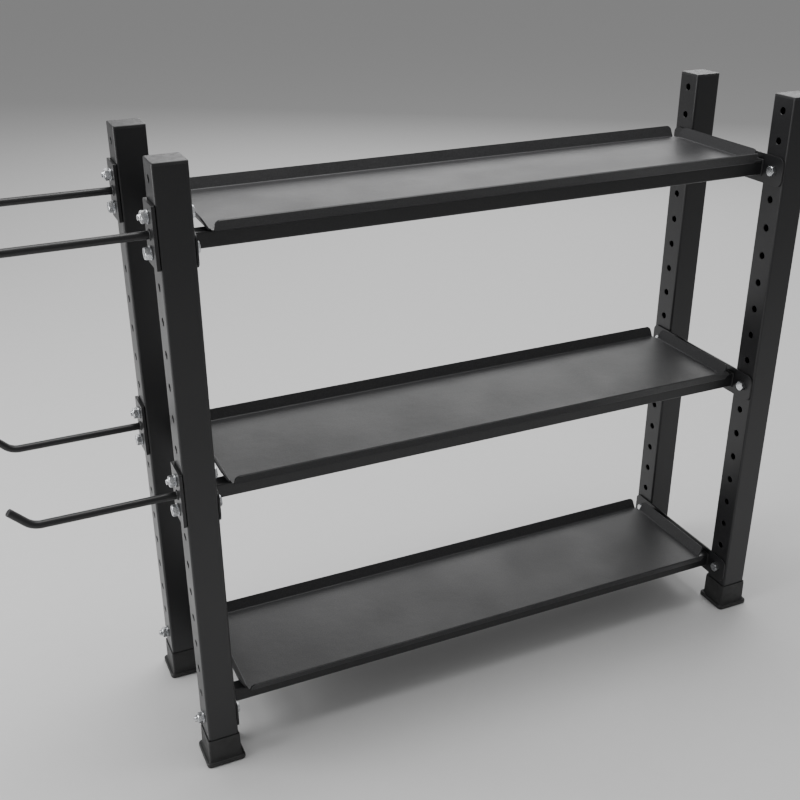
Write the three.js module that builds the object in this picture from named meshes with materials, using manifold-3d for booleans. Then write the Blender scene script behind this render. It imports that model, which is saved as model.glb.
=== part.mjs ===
import * as THREE from "three";
import { mergeVertices } from "three/addons/utils/BufferGeometryUtils.js";
import Module from "manifold-3d";

const wasm = await Module();
wasm.setup();

// Sizes are in millimetres. X runs along the rack, Y from front to back, Z up from the floor.

// Gap left between two pieces that touch.
const CLEARANCE = 0.3;

// Straight sides given to each round hole, shank, turned corner and washer.
const HOLE_SIDES = 12;
const SHANK_SIDES = 12;
const WASHER_SIDES = 14;

// Overall sizes, taken over the uprights.
const RACK_LENGTH = 1104;
const RACK_DEPTH = 300;
const RACK_HEIGHT = 1010;

// Perforated square tube of the uprights.
const TUBE_SIZE = 50;
const TUBE_RADIUS = 4;
const TUBE_WALL = 2.5;
const HOLE_PITCH = 50;
const HOLE_FROM_TOP = 25;
const HOLE_LOWEST = 35;

// Cap pressed into the top of each upright.
const CAP_HEAD = 4;
const CAP_EDGE = 1.6;
const CAP_SKIRT = 12;
const CAP_WALL = 3;

// Rubber boot under each upright.
const BOOT_HEIGHT = 51;
const BOOT_SOLE = 10;
const BOOT_RIM = 1;
const BOOT_TAPER = 3;
const BOOT_FLANGE = 8;
const BOOT_FLANGE_HEIGHT = 9;
const BOOT_FLANGE_EDGE = 2.5;

// Welded shelf frame: two beams between two end plates.
const PLATE_THICKNESS = 3;
const PLATE_HEIGHT = 50;
const PLATE_INSET = 2;
const PLATE_RADIUS = 12;
const BEAM_SIZE = 25;
const BEAM_RADIUS = 3;
const BEAM_WALL = 2;
const BEAM_INSET = 51;
const VENT_DIAMETER = 6;
const VENT_FROM_END = 40;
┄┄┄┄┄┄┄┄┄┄
Task to carry out: Set down each line of the material verbatim, from the first line through the line that contains "const CAP_WALL = 3;".

Task result:
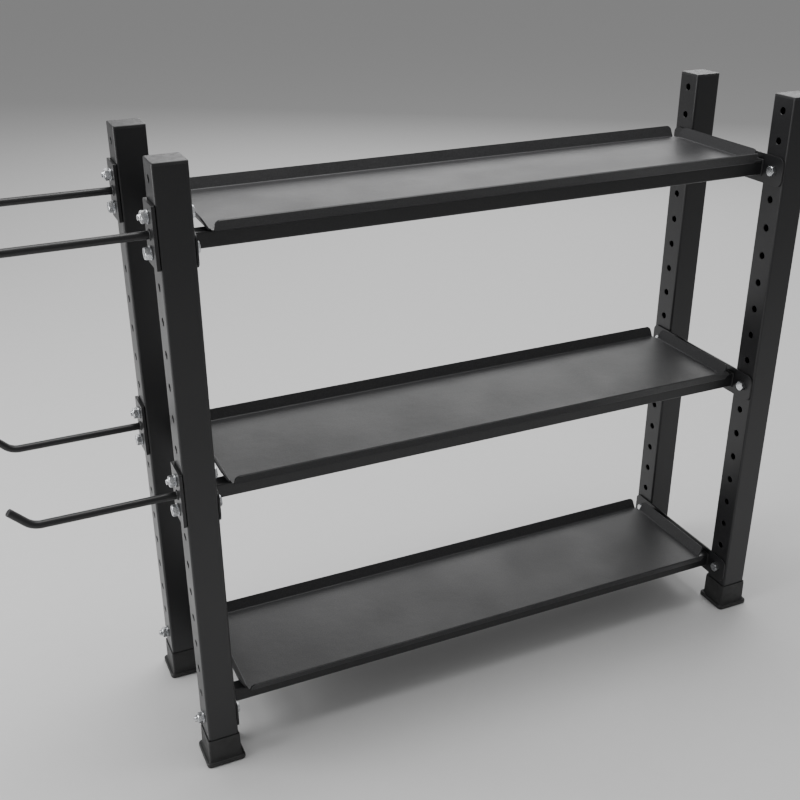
Write the three.js module that builds the object in this picture from named meshes with materials, using manifold-3d for booleans. Then write the Blender scene script behind this render. It imports that model, which is saved as model.glb.
=== part.mjs ===
import * as THREE from "three";
import { mergeVertices } from "three/addons/utils/BufferGeometryUtils.js";
import Module from "manifold-3d";

const wasm = await Module();
wasm.setup();

// Sizes are in millimetres. X runs along the rack, Y from front to back, Z up from the floor.

// Gap left between two pieces that touch.
const CLEARANCE = 0.3;

// Straight sides given to each round hole, shank, turned corner and washer.
const HOLE_SIDES = 12;
const SHANK_SIDES = 12;
const WASHER_SIDES = 14;

// Overall sizes, taken over the uprights.
const RACK_LENGTH = 1104;
const RACK_DEPTH = 300;
const RACK_HEIGHT = 1010;

// Perforated square tube of the uprights.
const TUBE_SIZE = 50;
const TUBE_RADIUS = 4;
const TUBE_WALL = 2.5;
const HOLE_PITCH = 50;
const HOLE_FROM_TOP = 25;
const HOLE_LOWEST = 35;

// Cap pressed into the top of each upright.
const CAP_HEAD = 4;
const CAP_EDGE = 1.6;
const CAP_SKIRT = 12;
const CAP_WALL = 3;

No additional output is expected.